> **Given instruction**:
Everything from the first line of the entries below through the line holding "cone: float = 0.0" must be printed exactly as written.

Entries with model source code
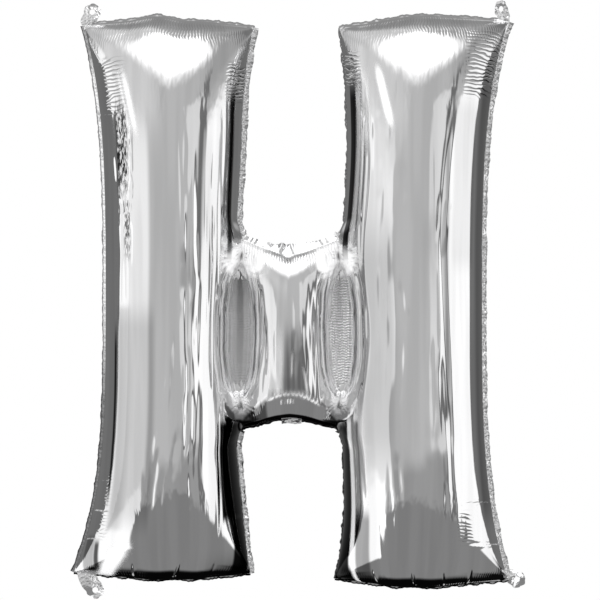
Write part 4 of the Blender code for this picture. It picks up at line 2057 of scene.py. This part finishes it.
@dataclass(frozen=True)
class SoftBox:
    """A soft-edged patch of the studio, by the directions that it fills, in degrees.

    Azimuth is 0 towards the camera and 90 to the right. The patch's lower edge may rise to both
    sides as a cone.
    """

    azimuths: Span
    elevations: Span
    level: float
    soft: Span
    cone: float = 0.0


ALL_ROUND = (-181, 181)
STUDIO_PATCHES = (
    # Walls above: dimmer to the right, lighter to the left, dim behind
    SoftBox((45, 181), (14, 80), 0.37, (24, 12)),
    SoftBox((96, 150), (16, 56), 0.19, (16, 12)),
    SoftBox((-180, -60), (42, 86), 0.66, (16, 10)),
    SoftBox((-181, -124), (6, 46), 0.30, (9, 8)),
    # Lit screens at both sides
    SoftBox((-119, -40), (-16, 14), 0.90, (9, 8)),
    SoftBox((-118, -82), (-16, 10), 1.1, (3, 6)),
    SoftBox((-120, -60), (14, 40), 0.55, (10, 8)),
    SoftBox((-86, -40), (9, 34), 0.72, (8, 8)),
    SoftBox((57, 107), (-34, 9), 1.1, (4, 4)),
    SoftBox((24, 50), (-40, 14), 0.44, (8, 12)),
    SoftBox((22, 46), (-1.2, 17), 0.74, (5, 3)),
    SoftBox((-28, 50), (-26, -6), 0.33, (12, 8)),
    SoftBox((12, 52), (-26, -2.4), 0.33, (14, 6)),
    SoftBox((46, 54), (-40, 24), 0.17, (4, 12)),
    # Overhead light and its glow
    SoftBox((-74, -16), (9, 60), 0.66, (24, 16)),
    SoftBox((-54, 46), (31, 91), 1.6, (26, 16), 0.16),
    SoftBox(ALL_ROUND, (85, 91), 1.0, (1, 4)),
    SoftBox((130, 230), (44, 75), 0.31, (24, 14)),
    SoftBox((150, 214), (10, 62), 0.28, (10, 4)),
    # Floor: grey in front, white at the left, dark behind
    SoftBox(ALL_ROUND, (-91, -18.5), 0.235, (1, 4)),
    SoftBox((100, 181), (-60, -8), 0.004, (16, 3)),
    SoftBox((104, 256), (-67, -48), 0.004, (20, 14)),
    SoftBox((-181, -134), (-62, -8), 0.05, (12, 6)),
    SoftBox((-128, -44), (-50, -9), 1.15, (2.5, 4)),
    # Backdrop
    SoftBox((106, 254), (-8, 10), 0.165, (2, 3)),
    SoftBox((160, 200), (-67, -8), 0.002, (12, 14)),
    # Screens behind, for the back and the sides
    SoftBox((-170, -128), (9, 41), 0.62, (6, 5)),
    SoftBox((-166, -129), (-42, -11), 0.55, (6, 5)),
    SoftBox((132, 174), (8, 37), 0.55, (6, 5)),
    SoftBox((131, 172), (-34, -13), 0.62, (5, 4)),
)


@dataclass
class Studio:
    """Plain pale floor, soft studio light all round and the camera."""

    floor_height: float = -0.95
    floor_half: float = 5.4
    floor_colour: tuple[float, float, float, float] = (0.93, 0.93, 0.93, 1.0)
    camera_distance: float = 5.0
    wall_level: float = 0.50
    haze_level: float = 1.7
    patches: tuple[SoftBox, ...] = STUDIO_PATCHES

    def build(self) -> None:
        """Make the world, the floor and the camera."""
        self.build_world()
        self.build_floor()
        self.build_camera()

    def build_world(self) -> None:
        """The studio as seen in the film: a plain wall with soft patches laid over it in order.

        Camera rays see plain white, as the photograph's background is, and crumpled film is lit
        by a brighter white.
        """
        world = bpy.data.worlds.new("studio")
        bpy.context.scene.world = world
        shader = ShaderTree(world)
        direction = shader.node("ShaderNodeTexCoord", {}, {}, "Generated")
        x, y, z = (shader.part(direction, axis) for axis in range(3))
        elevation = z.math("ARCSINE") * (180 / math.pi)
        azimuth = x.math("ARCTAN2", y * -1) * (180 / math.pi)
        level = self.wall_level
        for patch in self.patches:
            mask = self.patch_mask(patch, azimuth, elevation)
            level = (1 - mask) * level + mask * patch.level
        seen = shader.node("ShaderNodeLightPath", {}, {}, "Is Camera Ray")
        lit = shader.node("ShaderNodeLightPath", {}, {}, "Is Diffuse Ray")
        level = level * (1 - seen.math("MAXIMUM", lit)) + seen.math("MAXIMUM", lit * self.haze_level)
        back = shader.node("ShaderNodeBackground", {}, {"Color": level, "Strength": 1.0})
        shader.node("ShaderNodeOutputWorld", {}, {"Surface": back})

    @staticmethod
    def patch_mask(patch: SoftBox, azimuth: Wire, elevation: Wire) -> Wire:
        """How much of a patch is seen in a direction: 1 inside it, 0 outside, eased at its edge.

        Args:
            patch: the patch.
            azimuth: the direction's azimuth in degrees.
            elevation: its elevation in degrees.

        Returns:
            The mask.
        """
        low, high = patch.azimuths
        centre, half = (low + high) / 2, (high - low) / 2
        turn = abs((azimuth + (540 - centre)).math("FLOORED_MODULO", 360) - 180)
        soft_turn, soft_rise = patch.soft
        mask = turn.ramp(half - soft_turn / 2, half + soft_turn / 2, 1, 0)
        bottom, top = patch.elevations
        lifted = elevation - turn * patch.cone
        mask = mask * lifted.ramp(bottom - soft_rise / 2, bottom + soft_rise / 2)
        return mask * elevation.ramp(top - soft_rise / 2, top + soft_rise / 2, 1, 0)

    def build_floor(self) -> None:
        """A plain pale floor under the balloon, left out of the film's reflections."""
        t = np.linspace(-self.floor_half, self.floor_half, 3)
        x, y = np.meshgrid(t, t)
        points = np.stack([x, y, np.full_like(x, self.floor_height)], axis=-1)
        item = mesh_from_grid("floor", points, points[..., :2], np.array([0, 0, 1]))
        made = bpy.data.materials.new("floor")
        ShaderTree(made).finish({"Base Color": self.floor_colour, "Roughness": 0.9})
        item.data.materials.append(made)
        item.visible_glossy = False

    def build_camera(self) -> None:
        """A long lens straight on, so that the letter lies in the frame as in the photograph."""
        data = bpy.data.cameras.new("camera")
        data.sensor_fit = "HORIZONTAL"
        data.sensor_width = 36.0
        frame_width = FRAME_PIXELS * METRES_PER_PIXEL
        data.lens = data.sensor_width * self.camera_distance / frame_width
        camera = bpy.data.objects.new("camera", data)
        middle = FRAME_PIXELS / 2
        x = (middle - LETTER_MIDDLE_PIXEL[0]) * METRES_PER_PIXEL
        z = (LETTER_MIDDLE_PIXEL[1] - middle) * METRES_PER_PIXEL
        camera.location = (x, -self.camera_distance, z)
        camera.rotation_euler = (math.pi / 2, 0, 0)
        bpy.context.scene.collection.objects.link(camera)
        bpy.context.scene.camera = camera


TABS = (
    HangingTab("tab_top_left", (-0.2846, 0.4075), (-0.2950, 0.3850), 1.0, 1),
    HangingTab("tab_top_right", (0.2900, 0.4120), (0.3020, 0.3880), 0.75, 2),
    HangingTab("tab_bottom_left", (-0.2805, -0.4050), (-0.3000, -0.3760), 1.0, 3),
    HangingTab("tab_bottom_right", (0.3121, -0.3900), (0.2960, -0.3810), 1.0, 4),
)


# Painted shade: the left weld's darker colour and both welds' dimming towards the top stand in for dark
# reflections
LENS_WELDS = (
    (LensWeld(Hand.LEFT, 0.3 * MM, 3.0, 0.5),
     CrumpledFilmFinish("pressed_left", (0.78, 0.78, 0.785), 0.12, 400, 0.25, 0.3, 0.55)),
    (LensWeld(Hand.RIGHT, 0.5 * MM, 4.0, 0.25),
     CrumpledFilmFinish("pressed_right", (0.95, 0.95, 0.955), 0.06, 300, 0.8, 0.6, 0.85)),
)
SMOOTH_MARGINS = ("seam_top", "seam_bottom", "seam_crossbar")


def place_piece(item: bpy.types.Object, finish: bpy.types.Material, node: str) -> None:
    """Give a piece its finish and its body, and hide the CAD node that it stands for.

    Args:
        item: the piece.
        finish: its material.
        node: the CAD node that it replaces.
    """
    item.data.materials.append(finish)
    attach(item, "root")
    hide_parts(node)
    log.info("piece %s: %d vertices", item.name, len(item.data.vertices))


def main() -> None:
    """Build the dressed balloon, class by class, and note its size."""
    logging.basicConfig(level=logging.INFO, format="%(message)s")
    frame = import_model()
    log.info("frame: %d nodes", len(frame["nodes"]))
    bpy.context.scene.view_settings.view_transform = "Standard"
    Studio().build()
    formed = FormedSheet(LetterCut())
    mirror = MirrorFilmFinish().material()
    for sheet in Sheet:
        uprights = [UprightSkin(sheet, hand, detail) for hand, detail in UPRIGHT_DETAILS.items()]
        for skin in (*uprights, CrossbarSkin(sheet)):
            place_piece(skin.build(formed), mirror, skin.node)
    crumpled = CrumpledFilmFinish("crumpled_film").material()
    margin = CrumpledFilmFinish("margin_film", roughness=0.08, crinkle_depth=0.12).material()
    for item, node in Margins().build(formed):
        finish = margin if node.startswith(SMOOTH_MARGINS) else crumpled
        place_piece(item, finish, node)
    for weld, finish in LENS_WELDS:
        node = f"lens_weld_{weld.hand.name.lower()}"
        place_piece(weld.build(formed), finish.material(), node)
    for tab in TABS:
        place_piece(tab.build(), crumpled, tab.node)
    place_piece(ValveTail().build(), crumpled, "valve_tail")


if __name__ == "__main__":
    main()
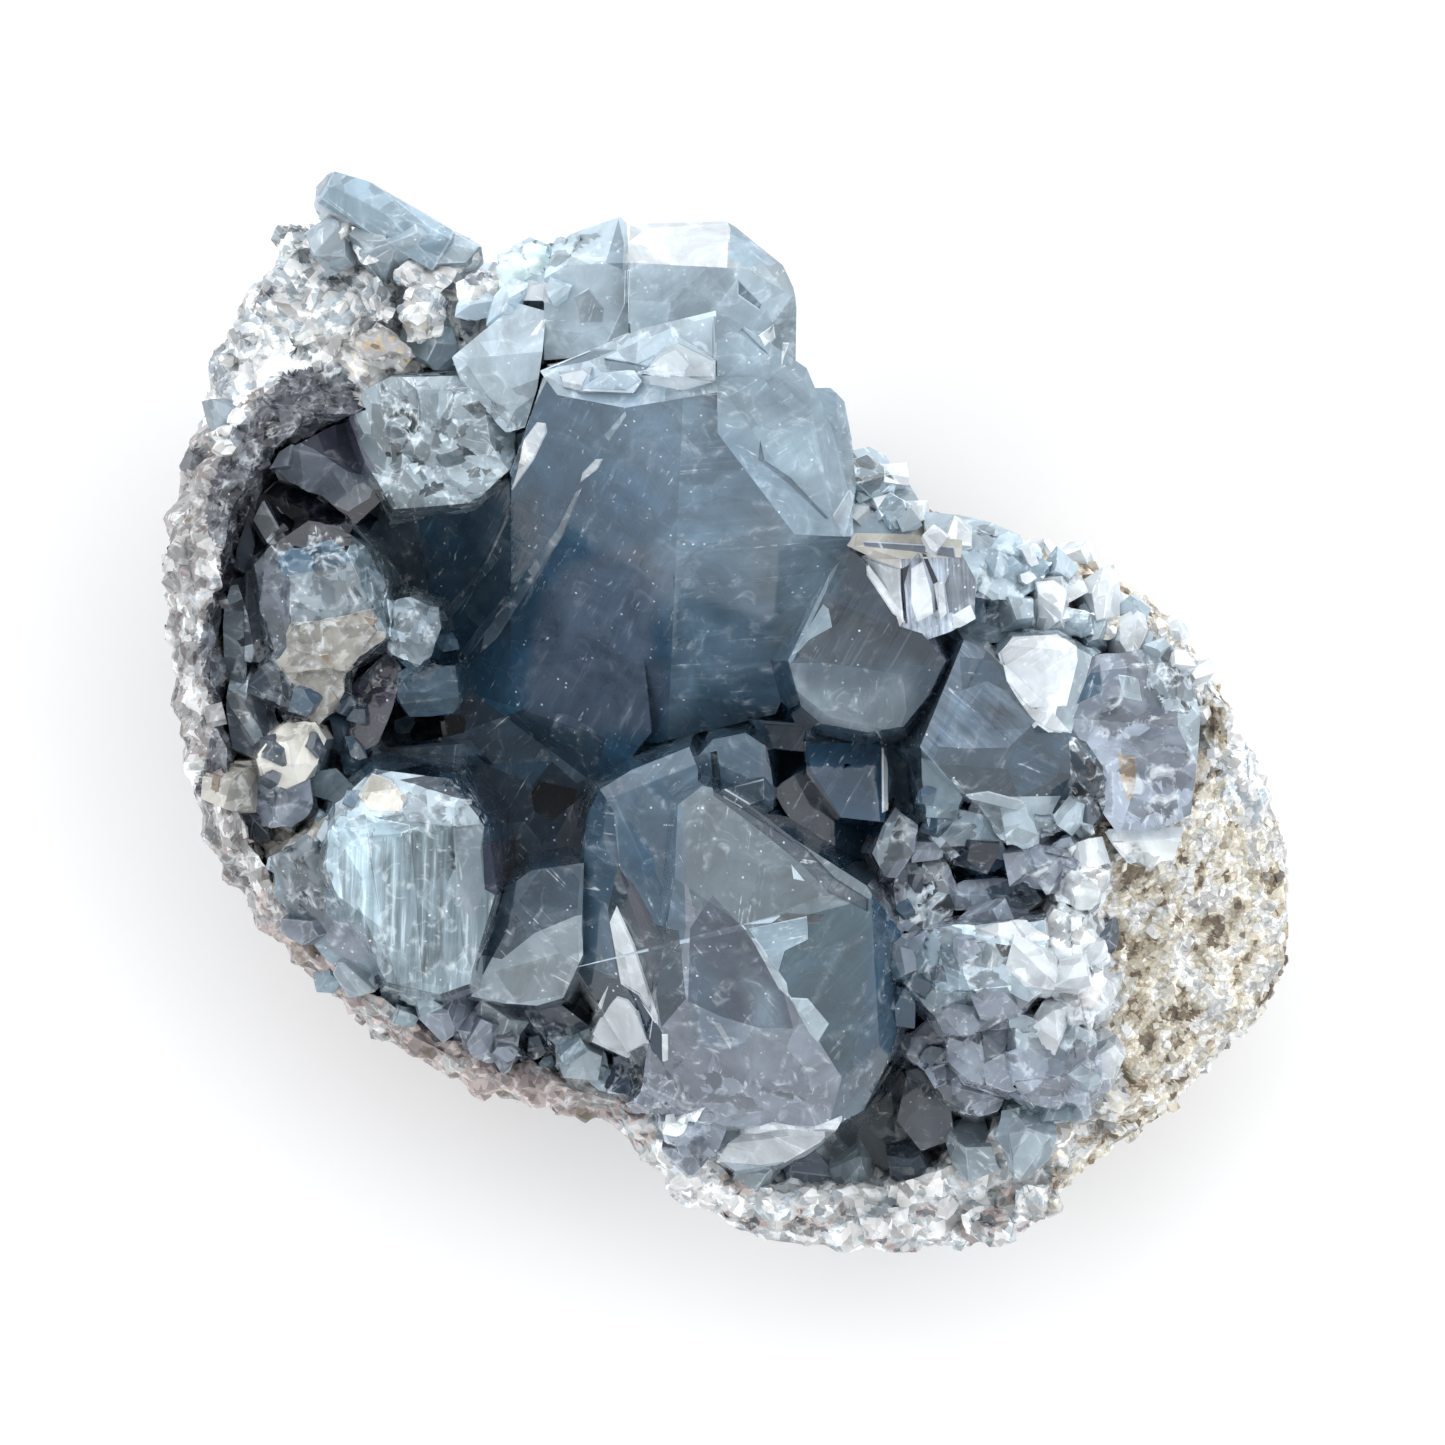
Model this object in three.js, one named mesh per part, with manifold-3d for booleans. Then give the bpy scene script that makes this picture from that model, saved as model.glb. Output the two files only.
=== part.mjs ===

> **Written response**:
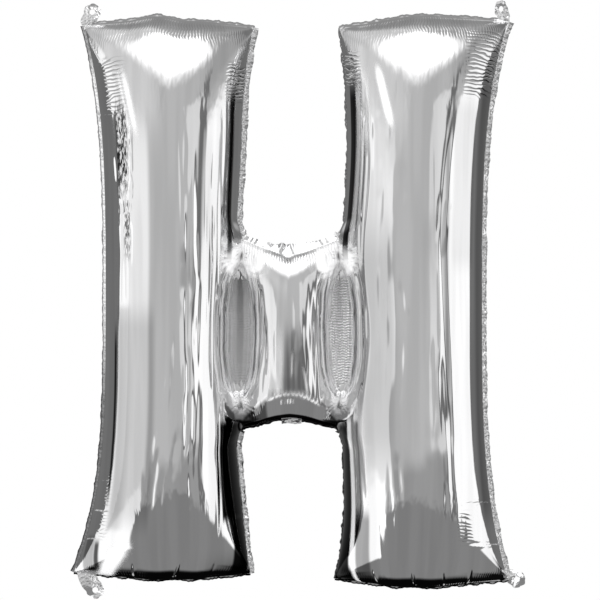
Write part 4 of the Blender code for this picture. It picks up at line 2057 of scene.py. This part finishes it.
@dataclass(frozen=True)
class SoftBox:
    """A soft-edged patch of the studio, by the directions that it fills, in degrees.

    Azimuth is 0 towards the camera and 90 to the right. The patch's lower edge may rise to both
    sides as a cone.
    """

    azimuths: Span
    elevations: Span
    level: float
    soft: Span
    cone: float = 0.0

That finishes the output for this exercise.